In [67], a model based on 3-D using 2-D coordinates of word-level and weights of sentences to construct zero watermarking is introduced. The structure of the 2D word space includes the length and frequency of words, then that the 2-D model is extended into 3-D. Three frequent attacks are tested on the proposed model that are synonym replacement, syntactic transformation, and deleting attack. The test report shows that the proposed method is robust, secure, and useful imperceptibility. Al-Wesabi et al. [68] proposed Markov’s model-based approach for watermarking, where the watermark key is generated through cover file probabilistic features. The use of the hidden Markov model information for text watermarking is analyzed and stored in the document for authentication. It offers protection against attacks with a higher percentage of watermark distortion than all attacks. In [69], the author suggests a zero watermark approach that uses the Arabic character’s characteristics for embedding the watermark without changing the original text. In an initial phrase, name/number of sura and number of verses are checked, and then from each verse of Holy Quran, key is generated. With this algorithm, a character watermark bit of the word set is inserted. The proposed method built a system to verify the sensitive of the Holy Quran digital text. With this technique, changes in the original text content can be detected and only minimal hardware resources are required.

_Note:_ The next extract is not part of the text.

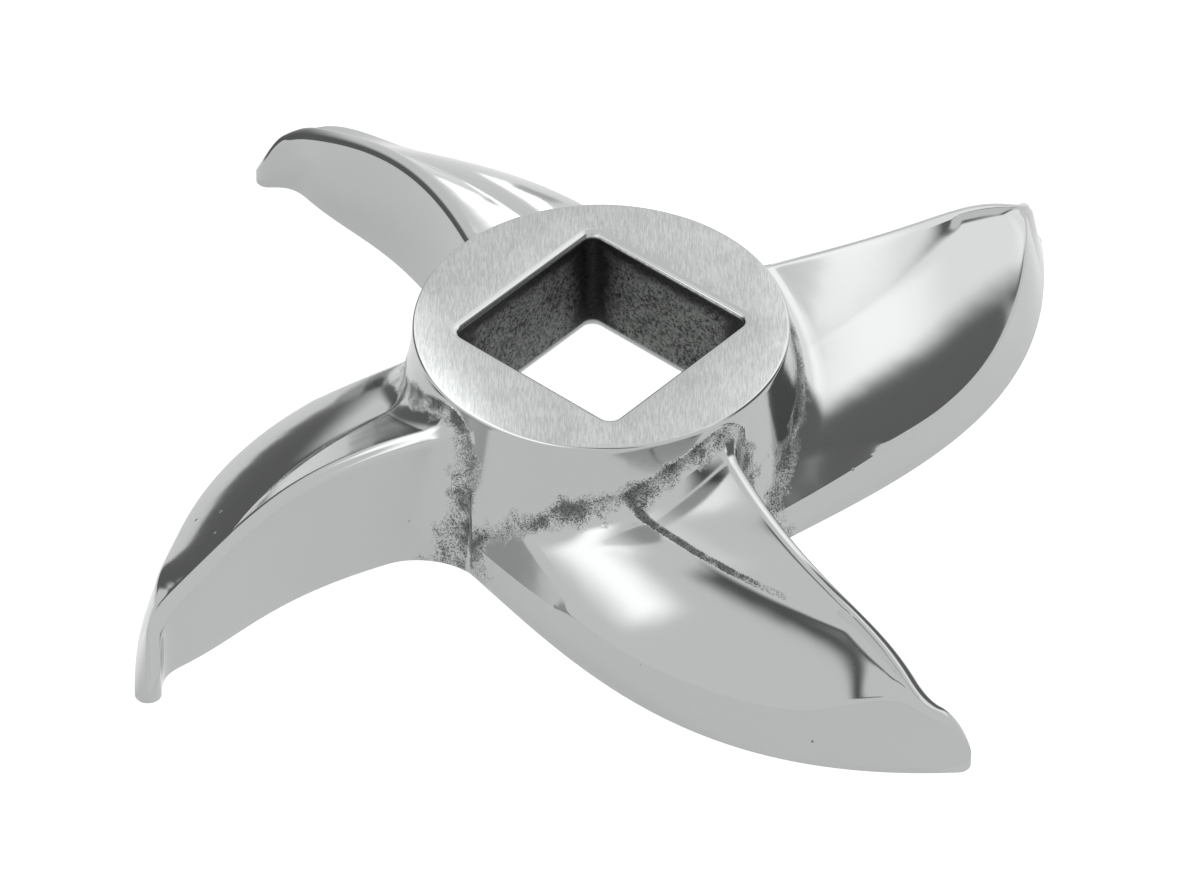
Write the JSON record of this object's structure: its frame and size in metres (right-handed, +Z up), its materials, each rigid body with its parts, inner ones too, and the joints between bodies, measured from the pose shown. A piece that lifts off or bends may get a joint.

Alginahi et al. [70] introduced an approach that generates the watermark key by converting the image into text. A duplicated cover file is used for embedding the image logo where it is classified and processed, and using its characteristics watermarking key is generated. The proposed technique offers authorized content manipulation and copyright protection. Through using blind and fragile watermarking approaches, the watermark key is secured. This method produces excellent results after evaluating the computational time of watermark encoding and decoding. Ba-Alwi et al. [71] presented a novel technique based on probabilistic models for ownership verification and tamper detection in English documents. The probabilistic pattern is extracted by using natural language processing based on the Markov model. Each text document content is analyzed in English and extracts the probabilistic characteristics between these contents.

In [72], the authors suggested a technique based on word items and particular attributes of robustness and excellent performance, which can hide information in a Word document. A novel method is proposed to enhance the robustness of the watermark. Watermarking information is divided into 5 groups. After this, it is embedded into the plain text one by one as a group no. An advantage of this method is challenging to extract hidden information because its first encrypted information is divided into several groups and then embedded into word properties. After the experiments, most of the watermarked text is the same, but in two or three lines, some characters are changed which also changes text meaning. The scheme is not very good on the base of imperceptibility. Chen et al. [73] suggested a semantic technique for embedding watermark information in the text. The watermark information is embedded through the mapping location of each digit. The proposed algorithm does not change the integration of text and format. The author claims that it is robust against watermarking attacks and text format transformation.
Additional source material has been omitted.